Graphical abstract

Source: © IBM

RXN can now plan a retrosynthesis from the molecule a scientist wants to make on the left to the starting materials on the right using an enzyme. This route avoids traditional solvents, catalysts and oxidants shown in the bottom right

For the first time researchers have integrated enzymes into retrosynthetic chemical reaction planning using machine learning. Using data from four public biochemical reaction databases the team from IBM Research Europe in Switzerland taught its RXN for Chemistry tool both to predict reaction outcomes and plan chemical syntheses using enzymes.

This relatively small dataset of over 60,000 reactions enabled RXN to correctly predict the product from a given enzyme-mediated reaction on its first attempt nearly half the time. It could also plan out a potentially green retrosynthetic route using enzymes that would make a desired target chemical nearly 40% of the time. It was even able to correct some errors in the original datasets.

The key advance is proving that machine learning-driven reaction planning can extend to enzymes, says IBM Research Europe’s Daniel Probst. ‘To show that this actually works, even with this limited dataset, is the central point,’ he stresses.

Probst and his colleagues are seeking to make the chemical industry cleaner and more sustainable. Biochemical processes might be able to clean up traditional chemical processes that use toxic solvents, high temperatures and pressures, and produce lots of waste. Many companies already adopt enzymatic catalysis for faster, cleaner reactions, but available approaches are not yet as versatile as synthetic organic chemistry.

 The RXN system uses IBM’s Molecular Transformer platform to predict the outcomes of reactions input by users. The program’s reaction planner can also suggest routes to desired molecules. Molecular Transformer uses natural language processing techniques also found in applications like automatic translation and voice assistants.

Extended chemical vocabulary

IBM Research Europe researchers adapted this artificial intelligence (AI) approach to extract reaction rules from chemistry patent data, so that Molecular Transformer ‘speaks chemistry’. ‘It learned how molecules look and interact,’ explained Probst, specifically learning to process a notation for chemical structure called Smiles.

Last year, IBM worked with the University of Bern to extend its vocabulary to enzymatic reactions. That approach trained neural networks with a text description of the enzymes, rather than its exact molecular structure. It could only predict reaction outcomes, not plan routes retrosynthetically.

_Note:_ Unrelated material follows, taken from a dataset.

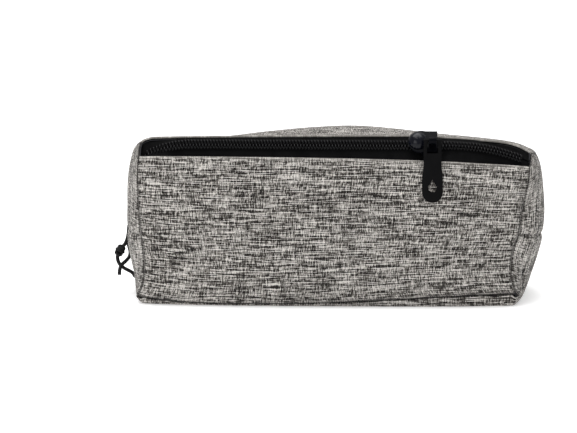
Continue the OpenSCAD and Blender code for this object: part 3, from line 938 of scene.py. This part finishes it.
def bevelled(node, name, width, segments, material):
    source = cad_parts[node]
    obj = bpy.data.objects.new(name, source.data.copy())
    bpy.context.scene.collection.objects.link(obj)
    select_only(obj)
    bpy.ops.object.mode_set(mode="EDIT")
    bpy.ops.mesh.select_all(action="SELECT")
    bpy.ops.mesh.remove_doubles(threshold=0.00001)
    bpy.ops.mesh.dissolve_limited(angle_limit=math.radians(0.5))
    bpy.ops.object.mode_set(mode="OBJECT")
    bevel = obj.modifiers.new("edges", "BEVEL")
    bevel.width = width
    bevel.segments = segments
    bevel.limit_method = "ANGLE"
    bevel.angle_limit = math.radians(32)
    bevel.use_clamp_overlap = True
    apply_all(obj)
    bpy.ops.object.shade_smooth_by_angle(angle=math.radians(38))
    obj.data.materials.clear()
    obj.data.materials.append(material)
    print(f"{name}: {len(obj.data.polygons)} faces")
    return obj


slider_cast = bevelled("slider_body", "slider_cast", 0.28 * MM, 3, CASTING)
slider_dome = bevelled("slider_crown", "slider_dome", 0.15 * MM, 2, PAINT)
puller_moulded = bevelled("puller", "puller_moulded", 0.4 * MM, 4, PULLER)

# %% [markdown]
# ## Lining
# The lining hangs just inside the cloth. It is the same patches, laid a little further in, so it
# never shows through, and it rides with the panel in front of it.

# %% Lining sheets
LINING_T = 0.3 * MM
IN = 1.5 * MM


def lined(name, base, outward, swell, cells, u_range=(0, 1)):
    inner = swollen(base, outward, swell, (0, 0, 0, 0), 31.0, IN, wrinkles=0)
    return sheet(name, inner, cells, outward, LINING_T, LINING, u_range=u_range)


front_in_swell = dome(FRONT_SWELL - 0.3, 0.4, 1.1)
back_in_swell = dome(BACK_SWELL - 0.4, 0.45, 0.8)
shoulder_in_swell = dome(SHOULDER_SWELL - 0.3, 0.3, 1.0)
linings = {}
for where, name, base, outward, swell, cells, u_range in (
    ("front_left", "front_lining_left", front_base, FRONTWARD, front_in_swell, (50, 36), (0, SPLIT_U)),
    ("front_right", "front_lining_right", front_base, FRONTWARD, front_in_swell, (80, 36), (SPLIT_U, 1)),
    ("top_left", "top_lining_left", top_base, UPWARD, top_swell, (50, 20), (0, SPLIT_TOP)),
    ("top_right", "top_lining_right", top_base, UPWARD, top_swell, (80, 20), (SPLIT_TOP, 1)),
    ("back", "back_lining", back_base, BACKWARD, back_in_swell, (110, 30), (0, 1)),
    ("shoulder", "shoulder_lining", shoulder_base, REAR_UPWARD, shoulder_in_swell, (110, 8), (0, 1)),
    ("bottom", "bottom_lining", bottom_base, DOWNWARD, dome(0), (110, 30), (0, 1)),
):
    linings[where] = lined(name, base, outward, swell, cells, u_range)
for side, outward, foot, top_edge, front_side, back_side in (
    ("left", (-1, 0, 0), left_foot, left_top, joined(left_front_low, left_front_high, LEFT_MID),
     joined(left_back_low, left_back_high, BACK_MID)),
    ("right", (1, 0, 0), right_foot, right_top, joined(right_front_low, right_front_high, LEFT_MID),
     joined(right_back_low, right_back_high, BACK_MID)),
):
    whole_end = patch(foot, top_edge, front_side, back_side)
    linings[side] = lined(f"{side}_end_lining", whole_end, outward, dome(2.6, 0.5, 0.5), (30, 40))

# %% [markdown]
# ## What moves with what
# The lips are part of the cloth. The halves along the lips are baked where they lie; the other pieces ride
# with the case, and the slider's and the puller's pieces with their own bodies.

# %% Ride
for left, right, lip in (
    (front_left, front_right, "front_lip"), (tapes["front_left"], tapes["front_right"], "front_lip"),
    (coils["front_left"], coils["front_right"], "front_lip"),
    (linings["front_left"], linings["front_right"], "front_lip"),
    (top_left, top_right, "top_lip"), (tapes["rear_left"], tapes["rear_right"], "top_lip"),
    (coils["rear_left"], coils["rear_right"], "top_lip"),
    (linings["top_left"], linings["top_right"], "top_lip"),
):
    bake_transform(left)
    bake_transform(right)

still_linings = [linings[where] for where in ("back", "shoulder", "bottom", "left", "right")]
for piece in (top_shoulder, back_panel, bottom_panel, *still_linings, *ends.values()):
    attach(piece, "case")
for cord in (cord_tail, cord_stub):
    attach(cord, "case")
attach(slider_cast, "slider")
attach(slider_dome, "slider")
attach(puller_moulded, "puller")

# %% [markdown]
# The two strands are held by a single overhand knot. A true knotted curve could be drawn, but three
# leaning turns of cord look the same at this size and keep the strands' paths simple.

# %% Knot
KNOT = on_seam((-3.3, -1.55, 20.9))
KNOT_LEAN = math.radians(28)
bpy.ops.object.select_all(action="DESELECT")
KNOT_AXIS = Vector((math.sin(KNOT_LEAN), 0, math.cos(KNOT_LEAN)))
TURNS = ((-1.45, 0.35, 1.25), (0, -0.3, 1.6), (1.45, 0.35, 1.25))
TURN_R = 0.88 * MM
wraps = []
for step, tilt, across in TURNS:
    spot = KNOT + KNOT_AXIS * step * MM
    bpy.ops.mesh.primitive_torus_add(major_radius=across * MM, minor_radius=TURN_R, major_segments=36,
                                     minor_segments=14, location=spot, rotation=(tilt, KNOT_LEAN, 0))
    wraps.append(bpy.context.object)
for wrap in wraps:
    wrap.select_set(True)
bpy.ops.object.join()
knot = bpy.context.object
knot.name = "cord_knot"
bpy.ops.object.transform_apply(location=True, rotation=True, scale=True)
bpy.ops.object.shade_smooth()
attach(knot, "case")
for piece in (knot, cord_tail, cord_stub):
    piece.data.materials.append(CORD)

# %% [markdown]
# Inside each end, the allowance of the middle seam is bound with a folded tape. It could be left as a
# plain strip, but a sheet along the seam's own line follows the curve of the end.

# %% Seam bindings
BINDING_FROM, BINDING_W, BINDING_T = 2.6 * MM, 6 * MM, 1.4 * MM
BINDING_START, BINDING_SHARE = 0.06, 0.88


def binding(name, seam, outward):
    """The bound allowance stands inward from the seam across an end."""
    inward = -np.array(outward, float)

    def at(u, v):
        edge = seam(BINDING_START + BINDING_SHARE * u)
        return edge + inward * (BINDING_FROM + v * BINDING_W)[:, None]

    return sheet(name, at, (60, 6), UPWARD, BINDING_T, BINDING, offset=0.0)


bindings = {
    "left": binding("left_binding", left_mid_seam, (-1, 0, 0)),
    "right": binding("right_binding", right_mid_seam, (1, 0, 0)),
}
for side, piece in bindings.items():
    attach(piece, "case")
    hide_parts(f"{side}_seam_binding")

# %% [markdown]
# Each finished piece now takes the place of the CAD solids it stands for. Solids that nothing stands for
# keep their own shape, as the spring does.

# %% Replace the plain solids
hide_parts("front_panel", "front_panel_lip")
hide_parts("top_panel", "top_panel_lip")
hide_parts("back_panel")
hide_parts("bottom_panel")
for name, piece in ends.items():
    side, level = name.split("_")
    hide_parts(f"{side}_end_{level}")
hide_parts("front_lip_lining")
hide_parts("top_lip_lining")
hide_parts("lining")
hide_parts("zip_tape_front", "zip_tape_front_lip")
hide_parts("zip_tape_rear", "zip_tape_rear_lip")
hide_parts("coil_front", "coil_front_lip")
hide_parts("coil_rear", "coil_rear_lip")
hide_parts("slider_body")
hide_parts("slider_crown")
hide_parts("puller")
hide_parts("hang_cord_tail")
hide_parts("hang_cord_stub")
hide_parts("hang_cord_knot")

# %% [markdown]
# The leaf spring sits inside the slider's crown and is carried over from the CAD as it is. It only
# needs the finish of bare steel.

# %% Finish of the spring
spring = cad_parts["slider_spring"]
spring.data.materials.clear()
spring.data.materials.append(STEEL)

# %% [markdown]
# ## Floor and light
# A pale floor that meets a white surround, and large soft lights, give an even light and leave only
# a faint shadow under the case.

# %% Studio
bpy.ops.object.select_all(action="DESELECT")
FLOOR_W, FLOOR_DROP = 6, 0.2 * MM
bpy.ops.mesh.primitive_plane_add(size=FLOOR_W, location=(0, 0, -FLOOR_DROP))
floor = bpy.context.object
floor.name = "floor"
floor_nodes = Nodes("pale_floor")
floor_nodes.set(Base_Color=(0.86, 0.86, 0.86, 1), Roughness=0.6)
floor_nodes.set(Emission_Color=(1, 1, 1, 1), Emission_Strength=0.42)
floor.data.materials.append(floor_nodes.material)
world = bpy.data.worlds.new("studio")
bpy.context.scene.world = world
world.use_nodes = True
background = world.node_tree.nodes["Background"]
background.inputs["Color"].default_value = (1, 1, 1, 1)
background.inputs["Strength"].default_value = 0.46
LIT_POINT = Vector((0, 0, 0.04))


def soft_light(name, location, size, power):
    data = bpy.data.lights.new(name, "AREA")
    data.size = size
    data.energy = power
    light = bpy.data.objects.new(name, data)
    light.location = location
    toward = LIT_POINT - Vector(location)
    light.rotation_euler = toward.to_track_quat("-Z", "Y").to_euler()
    bpy.context.scene.collection.objects.link(light)


soft_light("over", (-0.1, 0.15, 1.2), 1.1, 19)
soft_light("key", (-0.5, -0.9, 0.5), 0.6, 3.3)
soft_light("fill", (0.8, -0.9, 0.5), 0.9, 0.5)
bpy.context.scene.view_settings.view_transform = "Standard"

# %% [markdown]
# Last, the view layer is brought up to date.

# %% Finish
bpy.context.view_layer.update()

Until recently, there was no automated way to plan enzymatic reactions. In 2021, however, William Finnigan and colleagues at the University of Manchester unveiled RetroBioCat. In the initial paper describing it, RetroBioCat included 99 hand-coded reactions. Defining each reaction rule manually might take a day, Probst estimates, but applying machine learning is faster. Initially adapting IBM Research Europe’s tool to enzymes took two to three months, says Probst, but then the data-driven method can scale up without defining new rules manually. ‘The question is whether it can find the same rules from the same data humans can,’ he adds.

Finnigan calls learning directly from databases rather than entering rules ‘very exciting’. Yet he knows of no good databases for using enzymes to make chemicals synthetically. ‘I believe the IBM tool is trained on several databases which have more of a focus on the function of enzymes in metabolism,’ Finnigan tells Chemistry World. As RetroBioCat focuses more directly on enzymatic synthesis the two approaches are complementary, Finnigan says. ‘At the end of the day, these tools should be seeking to augment a scientist’s abilities by posing new ideas and suggestions.’

IBM Research Europe is now working on understanding which aspects of the Smiles data the RXN model uses most to make its decisions. This may enable Probst and his colleagues to work out what rules form its biochemical knowledge, something that is hard to know when using machine learning – something often known as the ‘black box’ problem.